Andlinger and his family received permits to build a 7,500-square-foot home at the bottom of a gently sloping hill in 2000. The project was nearly completed in the spring of 2001 when things began to go awry.

Roofing crews, working under the direction of prime contractor Norris Homes, installed shake singles in direct violation of the county’s wildfire rules and the approval permit. Then work on two ponds along the side of the house spilled outside the approved construction area, again in violation of the approvals.

Neither of those issues alone were responsible for the stir, however. The real problems began first when Andlinger decided he wanted water from a spring instead of two wells next to the house, and then when the gently sloping field in front of his house was flattened to improve the view from his living room.

Crews, again under the direction of Norris Homes, began digging the trench and removing the hill in late spring.

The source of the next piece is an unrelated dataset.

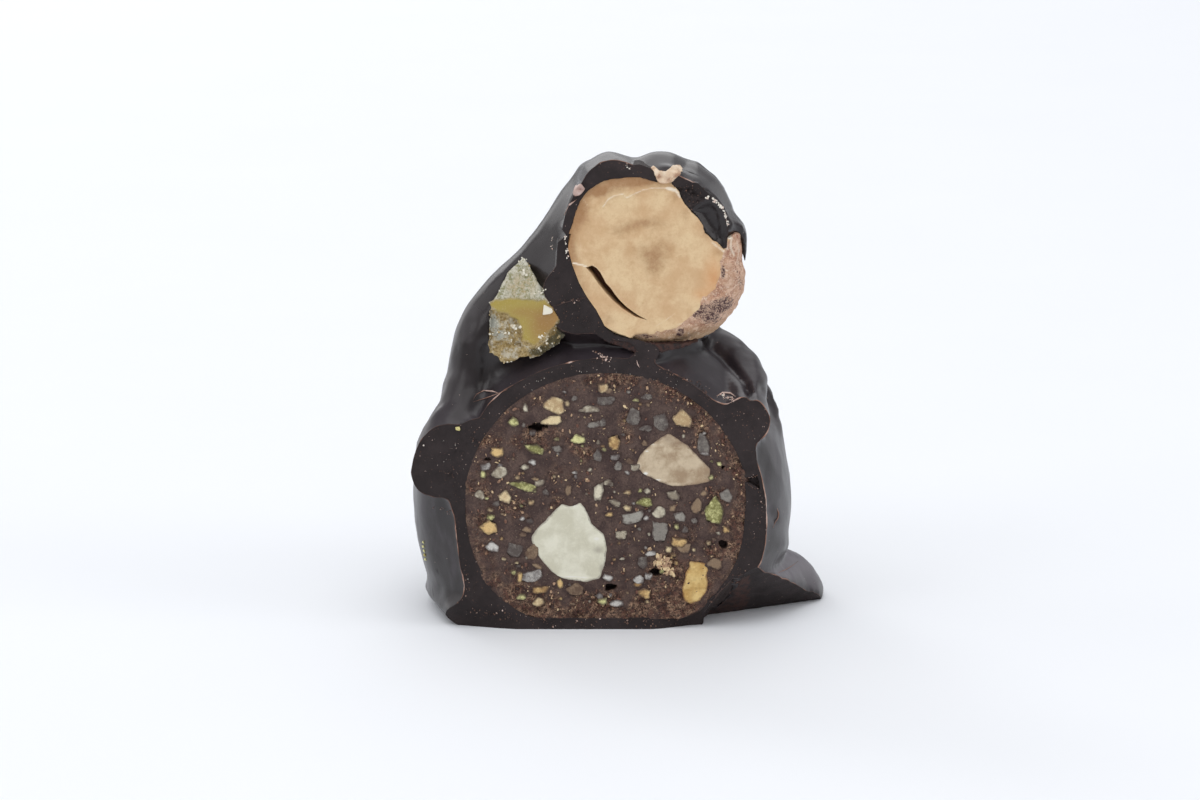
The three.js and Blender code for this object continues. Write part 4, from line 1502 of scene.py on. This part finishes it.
class TRUFFLE_OT_chunks(bpy.types.Operator):
    """Builds the three large pieces of nut in the filling"""

    bl_idname = "truffle.chunks"
    bl_label = "Nut chunks"

    def execute(self, context):
        for number, (kind, traits) in enumerate(CHUNKS.items()):
            outline, *tones, grain, depth, lit, dull = traits
            node = f"nut_chunk_{kind}"
            swell, bumpy = (0.35, 0.16) if kind == "yellow" else (0.16, 0.03)
            chunk = plate(outline, -1, 0.9 * behind(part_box(node)[1]))
            remesh(chunk, CHUNK_CELL, 3)
            waves(chunk, (0.5, swell))
            (left, right), (low, high) = [(min(row) - 1, max(row) + 1) for row in zip(*outline)]
            combine(chunk, knife_block(
                (left, low), (right, high), CHUNK_CELL,
                lambda x, z: 0.01 + bumpy * abs(lumps(place(x, 0, z), 0.5, number + 20.0)),
            ), "INTERSECT")
            keep_marks(chunk, rim=rim_distance(chunk), lit=tint(lit), dull=tint(dull))
            tones = [screen(*tone) for tone in tones]
            flesh = chunk_flesh(node.replace("_", " "), *tones, grain, depth)
            finish(chunk, node, "flesh", [flesh], 40)
        return {"FINISHED"}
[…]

Flattening the hill required the removal of 10,000 cubic yards of dirt – 1,000 dump trucks full of dirt, by one estimate. Laying the water lines and construction of a water tank on the hill above Andlinger’s house required heavy trench-digging equipment to cut through wetlands and the riparian habitat, across the creek and up a steep sage-covered hillside.

Andlinger and his crews performed both jobs without permits. His attorney, Tom Smith, and representatives from Norris Homes claimed the excavation in the field was done under an agricultural exemption, although no such exemption exists in Pitkin County.

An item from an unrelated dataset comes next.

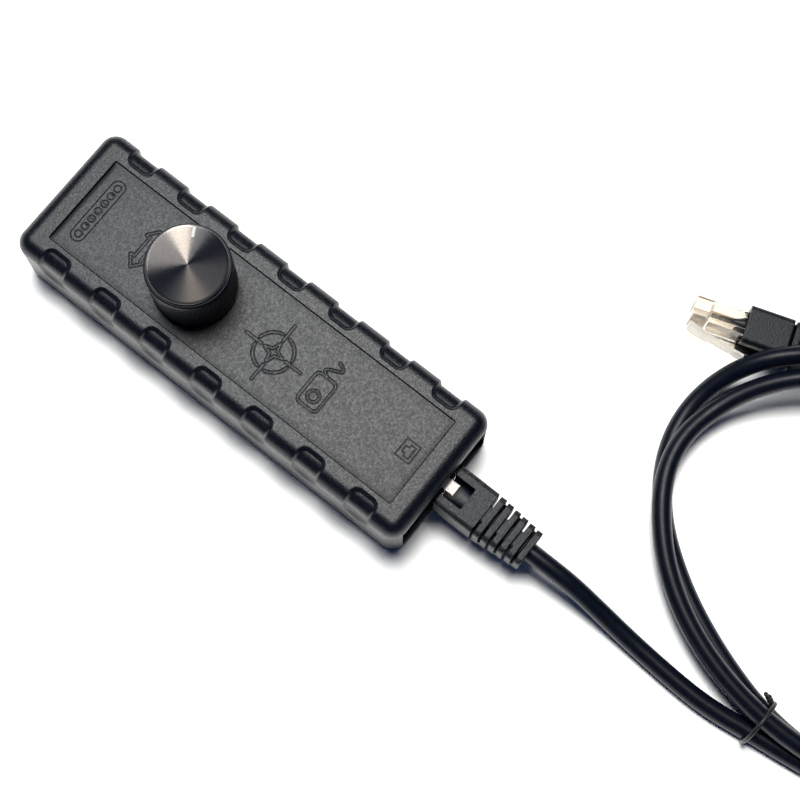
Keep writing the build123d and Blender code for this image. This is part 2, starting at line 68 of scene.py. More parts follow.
# ---------------------------------------------------------------- case
LENGTH, WIDTH, HEIGHT, SPLIT = 133.0, 42.6, 24.0, 8.0
CORNER, TOP_ROUND = 4.6, 4.2
CAVITY_HALF_W, CAVITY_R, CAVITY_NEAR, CAVITY_FAR, CEILING = 19.1, 2.8, -64.6, 63.8, 20.4
OPENING_HALF_W, OPENING_TOP, OPENING_CHAMFER = 17.8, 20.2, 0.2
PLATE_HALF_W, PLATE_HALF_L, PLATE_R, PLATE_TOP, PLATE_T = 13.87, 58.67, 0.4, 23.6, 1.0
PLATE_GAP = 0.18
SCALLOPS, SCALLOP_PITCH, SCALLOP_HALF_W = 7, 17.6, 4.4
SCALLOP_DEPTH, SCALLOP_SLOPE, SCALLOP_INNER_X, SCALLOP_LOW_Z = 0.95, 1.1, 15.3, 10.7
SCALLOP_R_IN, SCALLOP_R_OUT = 2.5, 4.3
KNOB_Y, BUSH_HOLE_R = 19.0, 3.6

# ---------------------------------------------------------------- knob
KNOB_R, KNOB_LOW, KNOB_HIGH = 11.75, 24.6, 41.8
KNURLS, KNURL_DEPTH = 148, 0.13
CAP_R, CAP_TOP, CAP_CROWN = 10.85, 43.1, 0.10
CAP_CONE = 0.11

# ---------------------------------------------------------------- lead
CORD_R = 2.7
RUN = [(0.8, -94.9, 10.85), (0.8, -101.0, 10.85), (0.95, -109.0, 9.3), (0.5, -119.0, 5.7),
       (-0.4, -130.0, 3.4), (-1.2, -141.5, 2.9), (-1.7, -152.0, 2.8), (-1.3, -160.0, 2.75),
       (-0.4, -166.5, 2.75)]
COIL_AT, COIL_HALF = (55.4, -178.0), (50.6, 70.0)
POINTS_PER_TURN = 36
# How far the cord lies outside the base oval, and its height, at turning angles from the tie on.
COIL_KEYS = [(190, 3.0, 2.75), (230, 2.0, 2.75), (270, 1.5, 2.75), (320, 2.5, 2.75), (360, 3.6, 3.4),
             (382, 3.4, 7.6), (395, 3.0, 14.4), (406, 3.5, 16.1), (417, 4.3, 15.4), (427, 4.95, 10.6),
             (435, 4.7, 5.6), (446, 3.3, 2.9), (455, 2.0, 2.75), (470, -0.4, 2.75), (490, -2.9, 2.75),
             (505, -3.5, 2.75), (517, -3.0, 2.75), (530, -1.4, 2.75), (545, -0.2, 2.75), (575, 1.0, 4.5),
             (610, -1.5, 8.1), (650, -2.0, 8.1), (700, -3.6, 8.1), (732, -3.2, 10.0),
             (748, -3.0, 14.6), (762, -2.9, 16.1), (776, -3.0, 15.2), (789, -2.2, 11.0), (801, -1.55, 8.4),
             (814, -0.2, 8.2), (825, 0.4, 8.2), (838, -0.1, 8.2), (852, 0.5, 8.2), (868, 1.1, 8.2),
             (885, 1.2, 8.2), (900, 0.8, 8.2), (930, -0.5, 6.0), (965, -4.2, 2.75), (1010, -4.6, 2.75),
             (1050, -3.4, 2.75), (1080, -1.8, 2.75), (1092, -0.6, 3.0)]
TAIL = [(102.7, -152.0, 3.6), (100.8, -143.2, 5.0), (98.75, -135.65, 6.5), (96.85, -129.96, 6.65)]
NEAR_PLUG_AT = (0.8, -66.9, 11.6)
FAR_PLUG_AT, FAR_NOSE, FAR_LATCH = (87.28, -103.63, 6.65), (-0.316, 0.949, 0), (-0.949, -0.316, 0)
BOOT_MID, WIRE_PITCH = -0.75, 1.02
TIE_AT, TIE_HALF_W, TIE_HALF_H, TIE_WIRE_R, TIE_LOW_Z = (3.2, -170.2, 5.4), 6.6, 5.9, 0.62, 0.75
TWIST_FROM, TWIST_ALONG, TWIST_R, TWIST_HALF_TURNS = (9.2, -169.8, 5.6), (1.3, 2.3, -0.6), 0.6, 3


# ================================================================ small helpers
def smooth_step(t):
    t = np.clip(t, 0, 1)
    return t * t * (3 - 2 * t)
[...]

Even more troublesome for county officials was the fact that work on the water line continued even after everyone on the site knew a permit had not been granted. Yesterday’s agreement, which Andlinger is required to sign before it goes into effect, states, “It was evident that plans for the water system were developed months in advance of the actual violations.”

Once Andlinger meets the financial conditions of the agreement, he will be allowed to apply for permits to remove the hill and lay a water line to the spring. If the permits are granted, he will be refunded his money; if not, he will be required to follow the restoration plan.

The commissioners yesterday said Andlinger’s decision to accept responsibility for the situation made the agreement possible.